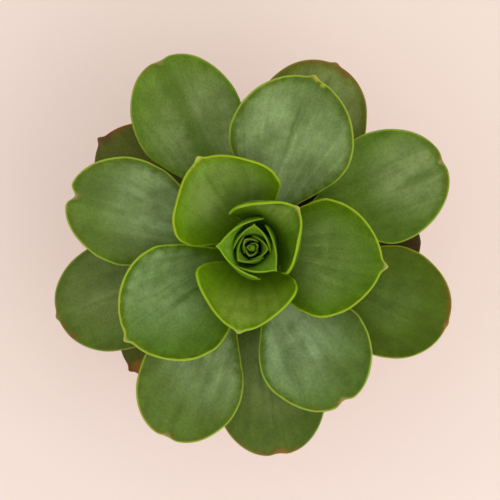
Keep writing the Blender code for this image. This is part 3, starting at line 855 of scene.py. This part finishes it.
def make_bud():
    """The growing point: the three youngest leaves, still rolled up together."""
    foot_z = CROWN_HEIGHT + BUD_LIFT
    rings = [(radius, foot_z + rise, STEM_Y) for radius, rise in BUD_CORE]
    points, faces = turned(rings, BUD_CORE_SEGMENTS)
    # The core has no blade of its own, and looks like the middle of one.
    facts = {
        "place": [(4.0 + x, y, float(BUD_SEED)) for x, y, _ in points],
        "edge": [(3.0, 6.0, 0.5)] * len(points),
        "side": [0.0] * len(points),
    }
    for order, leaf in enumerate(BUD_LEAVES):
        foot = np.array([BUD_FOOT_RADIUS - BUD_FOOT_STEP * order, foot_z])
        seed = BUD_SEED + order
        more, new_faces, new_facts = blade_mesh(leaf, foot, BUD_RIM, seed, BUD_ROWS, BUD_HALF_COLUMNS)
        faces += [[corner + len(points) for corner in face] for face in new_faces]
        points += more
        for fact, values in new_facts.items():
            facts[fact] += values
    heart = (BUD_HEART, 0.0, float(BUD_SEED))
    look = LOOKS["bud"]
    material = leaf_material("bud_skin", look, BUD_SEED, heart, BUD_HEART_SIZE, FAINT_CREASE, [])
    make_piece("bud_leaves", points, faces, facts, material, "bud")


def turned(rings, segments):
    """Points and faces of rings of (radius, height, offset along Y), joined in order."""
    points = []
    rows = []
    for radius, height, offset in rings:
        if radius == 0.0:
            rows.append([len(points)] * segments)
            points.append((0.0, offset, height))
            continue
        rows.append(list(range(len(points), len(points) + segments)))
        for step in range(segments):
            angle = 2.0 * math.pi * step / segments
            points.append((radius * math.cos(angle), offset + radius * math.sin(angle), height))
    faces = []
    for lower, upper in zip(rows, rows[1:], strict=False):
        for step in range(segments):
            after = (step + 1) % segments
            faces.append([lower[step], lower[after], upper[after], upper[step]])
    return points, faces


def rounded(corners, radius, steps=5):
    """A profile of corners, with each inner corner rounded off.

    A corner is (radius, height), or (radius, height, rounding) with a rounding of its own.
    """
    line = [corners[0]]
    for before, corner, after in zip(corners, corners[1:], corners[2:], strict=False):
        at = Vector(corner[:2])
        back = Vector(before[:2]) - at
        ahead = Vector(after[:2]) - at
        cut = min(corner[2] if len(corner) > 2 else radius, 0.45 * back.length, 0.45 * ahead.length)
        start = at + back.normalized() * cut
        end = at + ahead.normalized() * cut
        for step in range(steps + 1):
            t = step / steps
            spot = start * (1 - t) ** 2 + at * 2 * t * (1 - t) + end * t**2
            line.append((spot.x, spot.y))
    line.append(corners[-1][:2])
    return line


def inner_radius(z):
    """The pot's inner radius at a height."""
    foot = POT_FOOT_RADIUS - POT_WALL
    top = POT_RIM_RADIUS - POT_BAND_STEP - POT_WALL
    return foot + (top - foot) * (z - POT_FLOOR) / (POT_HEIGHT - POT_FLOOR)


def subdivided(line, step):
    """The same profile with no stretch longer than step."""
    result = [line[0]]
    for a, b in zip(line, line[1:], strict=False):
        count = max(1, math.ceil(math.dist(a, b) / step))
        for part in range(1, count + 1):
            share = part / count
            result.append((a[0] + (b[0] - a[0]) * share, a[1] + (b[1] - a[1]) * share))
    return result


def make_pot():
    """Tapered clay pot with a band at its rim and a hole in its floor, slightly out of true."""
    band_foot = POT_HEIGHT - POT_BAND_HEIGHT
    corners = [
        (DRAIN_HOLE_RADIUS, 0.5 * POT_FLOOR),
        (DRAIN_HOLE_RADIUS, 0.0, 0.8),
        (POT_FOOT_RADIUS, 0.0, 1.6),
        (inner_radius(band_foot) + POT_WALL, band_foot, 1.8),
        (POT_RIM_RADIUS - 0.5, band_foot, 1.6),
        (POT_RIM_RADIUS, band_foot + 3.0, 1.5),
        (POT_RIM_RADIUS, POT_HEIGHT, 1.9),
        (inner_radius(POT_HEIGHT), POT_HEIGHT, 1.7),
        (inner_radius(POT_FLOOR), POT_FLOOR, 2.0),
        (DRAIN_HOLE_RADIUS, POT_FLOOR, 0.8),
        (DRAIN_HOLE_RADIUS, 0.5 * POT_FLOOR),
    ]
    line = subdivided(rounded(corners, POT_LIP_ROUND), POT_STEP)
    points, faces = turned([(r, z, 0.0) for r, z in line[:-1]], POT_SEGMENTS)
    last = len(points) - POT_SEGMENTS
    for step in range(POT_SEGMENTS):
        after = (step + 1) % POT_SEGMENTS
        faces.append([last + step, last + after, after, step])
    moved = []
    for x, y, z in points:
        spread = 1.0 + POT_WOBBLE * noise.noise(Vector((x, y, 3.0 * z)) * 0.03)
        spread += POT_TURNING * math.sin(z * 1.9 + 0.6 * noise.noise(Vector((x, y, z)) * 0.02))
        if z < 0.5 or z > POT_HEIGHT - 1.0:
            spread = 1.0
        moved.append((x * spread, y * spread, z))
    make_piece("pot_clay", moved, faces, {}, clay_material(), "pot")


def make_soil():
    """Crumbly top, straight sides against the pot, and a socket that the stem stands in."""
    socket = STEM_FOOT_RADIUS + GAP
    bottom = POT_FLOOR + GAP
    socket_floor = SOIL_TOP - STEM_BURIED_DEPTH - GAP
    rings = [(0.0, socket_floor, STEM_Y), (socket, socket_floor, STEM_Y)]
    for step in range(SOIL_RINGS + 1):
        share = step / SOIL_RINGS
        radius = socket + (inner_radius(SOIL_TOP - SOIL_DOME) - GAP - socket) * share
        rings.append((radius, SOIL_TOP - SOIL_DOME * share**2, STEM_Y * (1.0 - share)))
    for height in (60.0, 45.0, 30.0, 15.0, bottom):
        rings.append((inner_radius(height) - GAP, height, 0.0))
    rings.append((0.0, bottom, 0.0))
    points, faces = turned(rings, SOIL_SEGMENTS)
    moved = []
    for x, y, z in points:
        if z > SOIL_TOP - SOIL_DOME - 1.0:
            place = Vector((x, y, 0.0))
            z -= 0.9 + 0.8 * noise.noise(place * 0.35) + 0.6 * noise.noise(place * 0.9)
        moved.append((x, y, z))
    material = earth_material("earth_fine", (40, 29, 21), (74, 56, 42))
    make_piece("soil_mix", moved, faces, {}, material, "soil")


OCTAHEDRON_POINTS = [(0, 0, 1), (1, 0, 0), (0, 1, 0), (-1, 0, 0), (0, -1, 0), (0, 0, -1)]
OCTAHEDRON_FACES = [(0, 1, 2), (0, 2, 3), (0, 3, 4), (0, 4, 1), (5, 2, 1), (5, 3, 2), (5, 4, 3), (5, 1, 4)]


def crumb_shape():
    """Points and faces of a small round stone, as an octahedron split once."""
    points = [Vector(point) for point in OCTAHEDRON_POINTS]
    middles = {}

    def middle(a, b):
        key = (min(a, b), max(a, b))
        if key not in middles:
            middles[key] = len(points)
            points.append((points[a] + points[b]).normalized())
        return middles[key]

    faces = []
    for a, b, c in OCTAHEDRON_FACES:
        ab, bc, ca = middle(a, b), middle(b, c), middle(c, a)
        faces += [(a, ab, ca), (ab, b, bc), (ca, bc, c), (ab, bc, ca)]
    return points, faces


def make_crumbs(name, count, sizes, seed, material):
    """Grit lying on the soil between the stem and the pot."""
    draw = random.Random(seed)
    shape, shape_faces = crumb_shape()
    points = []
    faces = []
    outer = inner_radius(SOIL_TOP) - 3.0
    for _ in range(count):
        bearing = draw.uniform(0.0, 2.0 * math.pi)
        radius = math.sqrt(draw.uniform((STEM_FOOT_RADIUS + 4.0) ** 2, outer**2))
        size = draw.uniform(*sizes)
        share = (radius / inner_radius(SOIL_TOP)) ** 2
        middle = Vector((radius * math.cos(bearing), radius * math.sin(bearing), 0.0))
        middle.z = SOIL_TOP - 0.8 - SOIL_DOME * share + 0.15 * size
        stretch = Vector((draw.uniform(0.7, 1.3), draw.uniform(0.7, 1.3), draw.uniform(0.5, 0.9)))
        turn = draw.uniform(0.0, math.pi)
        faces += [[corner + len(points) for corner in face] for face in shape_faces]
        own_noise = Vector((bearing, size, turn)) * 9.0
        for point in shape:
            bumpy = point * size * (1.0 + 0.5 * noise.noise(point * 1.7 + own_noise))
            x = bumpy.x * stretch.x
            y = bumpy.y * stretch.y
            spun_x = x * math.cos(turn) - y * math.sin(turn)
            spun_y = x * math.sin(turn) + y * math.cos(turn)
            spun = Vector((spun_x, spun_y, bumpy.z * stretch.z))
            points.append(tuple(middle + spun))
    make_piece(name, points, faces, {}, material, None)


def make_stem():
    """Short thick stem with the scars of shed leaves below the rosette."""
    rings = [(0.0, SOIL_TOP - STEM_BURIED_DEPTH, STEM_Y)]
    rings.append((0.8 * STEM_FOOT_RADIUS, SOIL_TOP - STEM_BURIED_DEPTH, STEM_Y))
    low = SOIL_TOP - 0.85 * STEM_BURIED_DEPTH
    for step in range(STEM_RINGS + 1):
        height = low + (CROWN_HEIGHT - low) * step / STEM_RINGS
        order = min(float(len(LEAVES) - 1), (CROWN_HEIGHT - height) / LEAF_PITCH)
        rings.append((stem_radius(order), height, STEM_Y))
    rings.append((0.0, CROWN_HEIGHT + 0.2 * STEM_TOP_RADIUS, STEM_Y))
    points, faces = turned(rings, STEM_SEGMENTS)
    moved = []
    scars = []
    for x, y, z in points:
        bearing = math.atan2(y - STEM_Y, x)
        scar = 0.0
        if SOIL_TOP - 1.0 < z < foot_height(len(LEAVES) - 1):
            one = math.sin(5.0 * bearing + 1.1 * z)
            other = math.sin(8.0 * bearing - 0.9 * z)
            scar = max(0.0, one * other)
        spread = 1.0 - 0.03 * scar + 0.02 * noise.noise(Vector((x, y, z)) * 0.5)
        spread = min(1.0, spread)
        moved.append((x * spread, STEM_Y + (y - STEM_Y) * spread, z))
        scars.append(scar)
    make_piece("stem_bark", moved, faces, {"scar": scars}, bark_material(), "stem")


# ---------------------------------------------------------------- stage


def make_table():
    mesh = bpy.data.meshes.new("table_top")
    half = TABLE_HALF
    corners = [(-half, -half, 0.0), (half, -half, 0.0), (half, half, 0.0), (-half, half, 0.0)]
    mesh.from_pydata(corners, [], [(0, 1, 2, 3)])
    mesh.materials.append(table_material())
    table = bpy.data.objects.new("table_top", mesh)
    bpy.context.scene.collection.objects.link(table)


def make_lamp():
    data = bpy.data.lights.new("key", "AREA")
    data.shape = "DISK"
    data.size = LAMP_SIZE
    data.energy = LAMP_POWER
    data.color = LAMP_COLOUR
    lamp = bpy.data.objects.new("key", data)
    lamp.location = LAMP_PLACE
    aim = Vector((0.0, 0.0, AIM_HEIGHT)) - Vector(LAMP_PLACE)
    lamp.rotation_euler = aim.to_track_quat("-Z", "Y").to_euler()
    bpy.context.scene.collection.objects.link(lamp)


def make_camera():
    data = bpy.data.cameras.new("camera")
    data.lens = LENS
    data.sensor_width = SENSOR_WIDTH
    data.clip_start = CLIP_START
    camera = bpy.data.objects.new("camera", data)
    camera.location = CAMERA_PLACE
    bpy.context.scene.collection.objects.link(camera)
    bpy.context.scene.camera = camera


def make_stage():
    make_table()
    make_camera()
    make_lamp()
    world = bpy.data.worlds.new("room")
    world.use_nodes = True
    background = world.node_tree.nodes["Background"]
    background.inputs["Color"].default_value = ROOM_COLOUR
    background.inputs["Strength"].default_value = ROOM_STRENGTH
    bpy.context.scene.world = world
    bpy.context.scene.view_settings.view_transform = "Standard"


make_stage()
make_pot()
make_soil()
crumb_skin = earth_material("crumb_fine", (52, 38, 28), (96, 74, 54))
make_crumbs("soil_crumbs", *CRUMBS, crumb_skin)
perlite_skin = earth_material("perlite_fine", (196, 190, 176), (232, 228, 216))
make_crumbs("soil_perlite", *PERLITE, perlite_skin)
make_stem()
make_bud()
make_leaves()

——————————

YOUR GOAL | Report how many lines hold the string "part", giving the number and nothing else.

REPLY | 3